Dollhouse – “Epitaph Two: Return”

“I try to do my best.”

I had an intro prepared for this finale involving a trace of the show’s history. “Epitaph Two” had me delete it though because it didn’t seem to really hold up to this odd little episode. This episode, more than the previous two, is where the narrative compacting the show had to perform, and on the fly with probably no money, really comes through. The in media res of it all didn’t help, and I frequently felt disconnected from the show (perhaps airing this episode at 9 with “Epitaph One” at 8 would’ve solved this…?). This disconnect plagued me for nearly the entire episode as I struggled to maintain an interest. The stakes felt forced and too easily given and achieved. Even the showdown scene had no tension to it, leaving me to wonder why I was watching.

The show does shortchange its thematic concerns by venturing in the post-thoughtpocalyptic world, where the massive shifts that brought it about are barely discussed. Science fiction is at its best when dealing with careful and smart extrapolation, something I feel Dollhouse has been fairly successful in doing (especially in its later episodes this season).
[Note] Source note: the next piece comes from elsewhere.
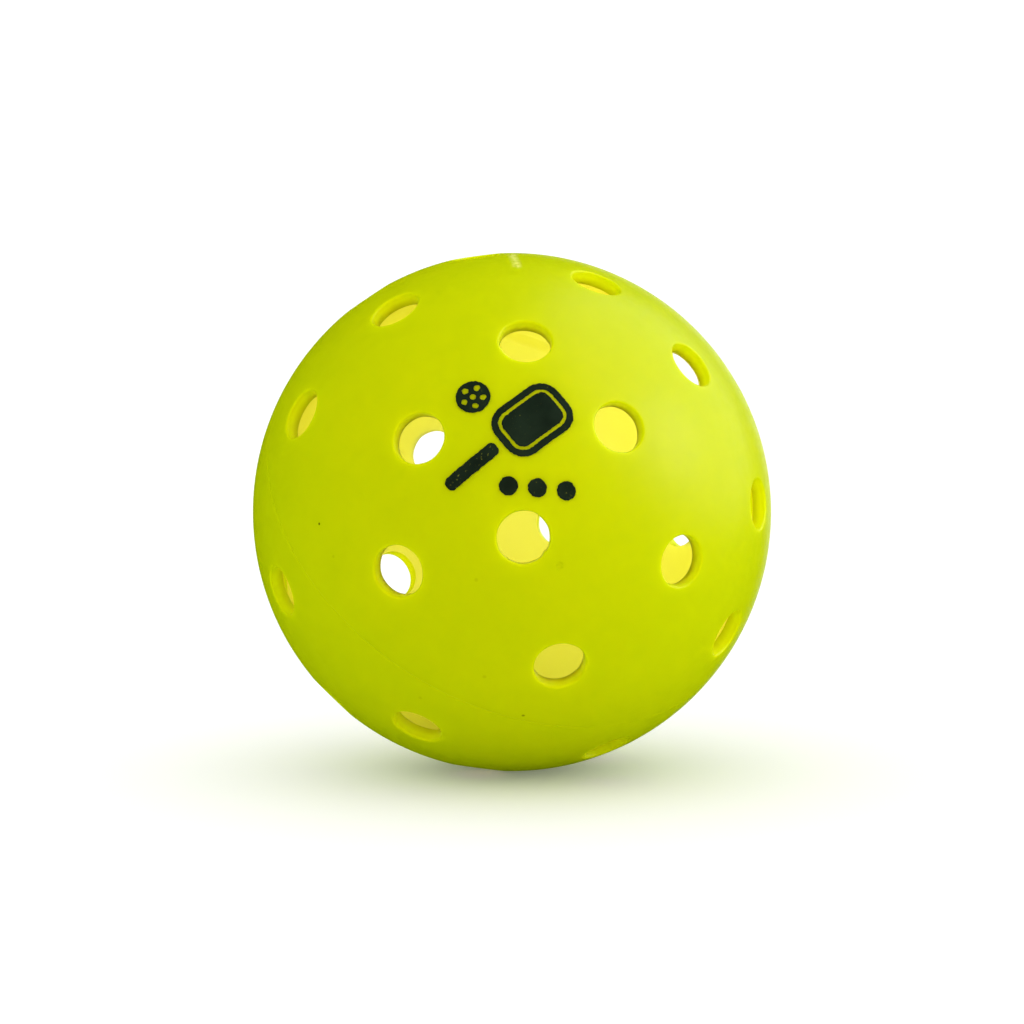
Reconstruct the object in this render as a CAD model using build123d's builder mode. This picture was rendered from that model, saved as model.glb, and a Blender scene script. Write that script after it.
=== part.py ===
"""Pickleball: a hollow perforated ball made of two moulded half shells, joined by a weld bead at the
seam, with a printed mark in ink on its front. Millimetres and degrees, +Z up, origin at the centre.

The ball stands with its print towards -Y. The moulding axis, through the crown of each half shell,
leans away from +Z, so the seam runs round the ball at a slant, as a ball that was put down lies.
"""

from build123d import *
import math
import os

# ---------------------------------------------------------------- the ball
BALL_DIAMETER = 74.0
WALL = 1.95
HOLE_DIAMETER = 7.0
MOUTH_RADIUS = 0.3  # rounding of a hole's outer edge
INNER_EDGE_RADIUS = 0.15  # rounding of a hole's inner edge

OUTER_RADIUS = BALL_DIAMETER / 2
INNER_RADIUS = OUTER_RADIUS - WALL
HOLE_RADIUS = HOLE_DIAMETER / 2

# ---------------------------------------------------------------- the moulding axis
POLE_LEAN = 48.3  # from +Z to the upper half's crown
POLE_HEADING = -59.0  # the direction of that lean, from +X
POLE_TURN = -103.8  # turn of the hole pattern about the moulding axis


# ---------------------------------------------------------------- the holes
def quarters(first):
    """Azimuths of four equally spaced holes."""
    return tuple(first + 90 * step for step in range(4))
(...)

That’s the stuff I ache to know. How did the tech got out of control despite Rossum’s apparent destruction? What is a slow crawl to butchers and dumb shows, or a fast, easy event that had a slow unraveling (10 years can be very slow or very fast)?

I suspect these ideas were what many were expecting. Instead the finale provides sketchy character portraits to tie off those ends, and I think that’s, given the show’s non-sci-fi theme about cobbled together families, where the show wanted to finish. Characters are paired off, talk to one another about their lives in an attempt to give us emotional, not intellectual closure.

Lacking most, of course, were Echo and Paul. Their relationship was dull in 2010 and continued to be dull in 2020. As I said before, the show never earned their relationship, and to have Echo go through a pretty grief-stricken moment after Paul is killed (saving Felicia Day! Paul can do something right!) requires us to care about the relationship. As a result, Echo uploading Paul’s imprint to herself at the end of the episode should be sweet, but just feels like one last bit of boredom.

Priya and Tony are given their time as well, and their relationship while previously sweet and engaging was less so here. They had an adorable little boy (named T), but Tony went off and became a tech head (a roving band of Mad Max-inspired imprint-addicts who kill butchers, I guess), leaving T with Priya. Their conversation in the truck/tank goes on too long, and is uninteresting in large part because we’re filling in holes. Even Enver Gjokaj and Dichen Lachman seem to struggle with the material have any emotional weight.

Which leaves us with Topher and Adelle. Perhaps it’s my bias for the characters and the actors (and it probably is), but the emotional shorthand here feels more natural. Adelle threatening to cut off Zone’s tongue when he insults Topher is incredibly forceful because she’d do it, too. Their brief exchange as Adelle realizes that Topher must be the one to set off the Undo Bomb (what I started calling it), is touching. Adelle being the one to lead the doll-like survivors culled by a (relatively) sane Alpha to the surface with Topher in her office, being blown up to destroy the teach that caused everything were the only emotional beats that worked. And despite my bias, I feel this business work because the show has been able to establish Adelle and Topher as a pair since the start of the show.

I’m glad Whedon got the time to say good-bye to these characters, but I hope this experience finally convinces the man that he needs to be on cable. It’s not an issue of him being too smart or too quirky for broadcast, but that broadcast companies just have different expectations. And while I applaud Whedon for trying to balance their expectations with his creative visions, it’s time for him take the smaller paycheck cable offers, as well as the smaller budget, and do something where he probably won’t be bothered. He’ll do his best.

FINAL THOUGHTS

  • Clearly the writers were playing a lot of Fallout 3 and Left 4 Dead when developing their post-thoughtpocalyptic world. As I Todd VanDerWerff noted, video games are suited for television, and I think this cast would do well in such a world. Also, I think the show would’ve benefited from having “Maybe” played during the finale. (But then I think every show would.)
  • Seems the affiliates didn’t like the episode either, since it cut to the Mutant Enemy logo rather suddenly, with no fade or smash cut to the executive producer card.
  • Alan Tudyk is primed to play a psychopath on Law & Order: Criminal Intent next season. I’m ready for that, too.
  • Despite its philosophical silliness, I still like the line “Somewhere not on the Cartesian plane.”
  • Need a new Friday show to watch…Guess Law & Order is my girl now. Damn you, USA, for spreading your shows out. Or I’ll end up watching Caprica. …Dammit.